Before controlling a device, you need to establish a connection:

1

Enable USB Debugging

On your Android device, go to Settings → About phone and tap Build number 7 times to enable Developer options. Then go to Settings → Developer options and enable USB debugging.

2

Connect via USB

Connect your device to your computer with a USB cable and authorize the computer on your device when prompted.

3

Verify Connection

# Check if your device is recognized
droidrun devices

Wireless Connection

For a cable-free experience:

# First connect via USB, then switch to Wi-Fi
adb tcpip 5555
adb connect 192.168.1.100:5555

# Or with DroidRun
droidrun connect 192.168.1.100

🖱️ UI Interaction

DroidRun can simulate various user interactions with the device:

Create agent

from droidrun.agent.react_agent import ReActAgent
# Create a minimal instance of the agent with a specific device serial
agent = ReActAgent(
    llm=llm,
    device_serial="device1", 
)

Tapping

# Tap at specific coordinates
await agent.execute_tool("tap", x=500, y=800)

# CLI equivalent
droidrun "Tap on the button at position (500, 800)"

Swiping

# Swipe from one point to another (e.g., to scroll)
await agent.execute_tool("swipe", start_x=500, start_y=1500, end_x=500, end_y=500)

# CLI equivalent
droidrun "Scroll down on the screen"

Text Input

# Type text into the current field
await agent.execute_tool("input_text", text="Hello world")

# CLI equivalent
droidrun "Type 'Hello world' in the search box"

Key Presses

# Press a system key
await agent.execute_tool("press_key", key="BACK")

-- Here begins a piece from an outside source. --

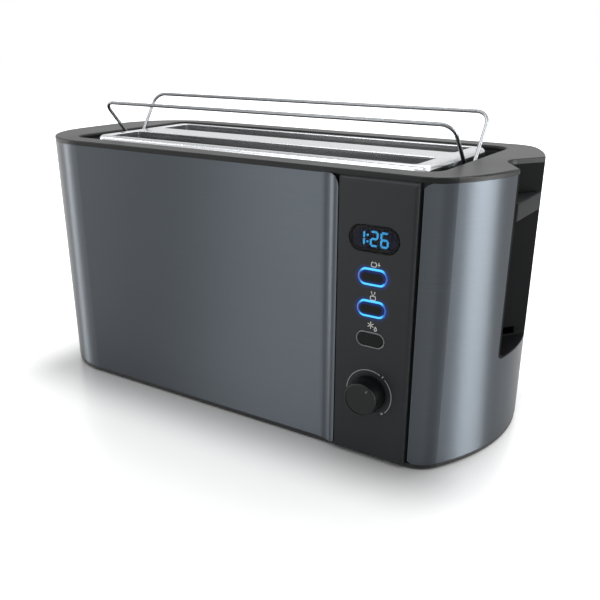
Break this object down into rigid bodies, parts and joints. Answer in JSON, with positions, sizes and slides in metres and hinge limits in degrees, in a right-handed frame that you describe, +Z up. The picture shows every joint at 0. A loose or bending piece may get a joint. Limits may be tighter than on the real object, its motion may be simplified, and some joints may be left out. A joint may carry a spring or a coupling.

# Available keys: HOME, BACK, MENU, POWER, VOLUME_UP, VOLUME_DOWN, etc.

📊 UI Analysis

DroidRun can analyze the current state of the device UI:

Screenshots

# Capture the current screen
result = await agent.execute_tool("take_screenshot")

# The screenshot is automatically analyzed by the LLM for future reasoning

Identifying UI Elements

# Get clickable elements on screen
elements = await agent.execute_tool("get_clickables")

# Elements include details like text, position, and element type

📱 App Management

DroidRun can launch and interact with apps:

Starting Apps

# Launch an app by package name
await agent.execute_tool("start_app", package_name="com.android.settings")

# CLI equivalent (using natural language)
droidrun "Open the Settings app"

Listing Installed Apps

# Get a list of installed packages
packages = await agent.execute_tool("list_packages")

💡 Best Practices

1. Prefer Natural Language Commands

The CLI allows you to use natural language instead of precise coordinates:

# Instead of specifying exact coordinates
droidrun "Find and tap on the Settings app icon"

2. Verify Screen State

Before interacting with UI elements, verify the current screen:

# Take a screenshot to understand current state
await agent.execute_tool("take_screenshot")

# Then get clickable elements
elements = await agent.execute_tool("get_clickables")

3. Handle Dynamic Content

UI elements may change position. Use relative references when possible:

# More robust than exact coordinates
droidrun "Find and tap on the button labeled 'Next'"

🛠️ Advanced Techniques

Custom Automation Scripts

For complex scenarios, create custom Python scripts:

async def toggle_wifi():
    """Toggle WiFi on/off."""
    # Open settings
    await agent.execute_tool("start_app", package_name="com.android.settings")
    
    # Take screenshot to analyze UI
    await agent.execute_tool("take_screenshot")
    
    # Find and tap on Network & internet
    elements = await agent.execute_tool("get_clickables")
    # Find network settings element and tap it
    # ...

Multi-Device Control

DroidRun supports controlling multiple devices:


# Specify a particular device
agent1 = ReActAgent(
    task="Open settings",
    llm=llm,
    device_serial="device1"  # Specific device ID
)

agent2 = ReActAgent(
    task="Open settings",
    llm=llm,
    device_serial="device2"  # Specific device ID
)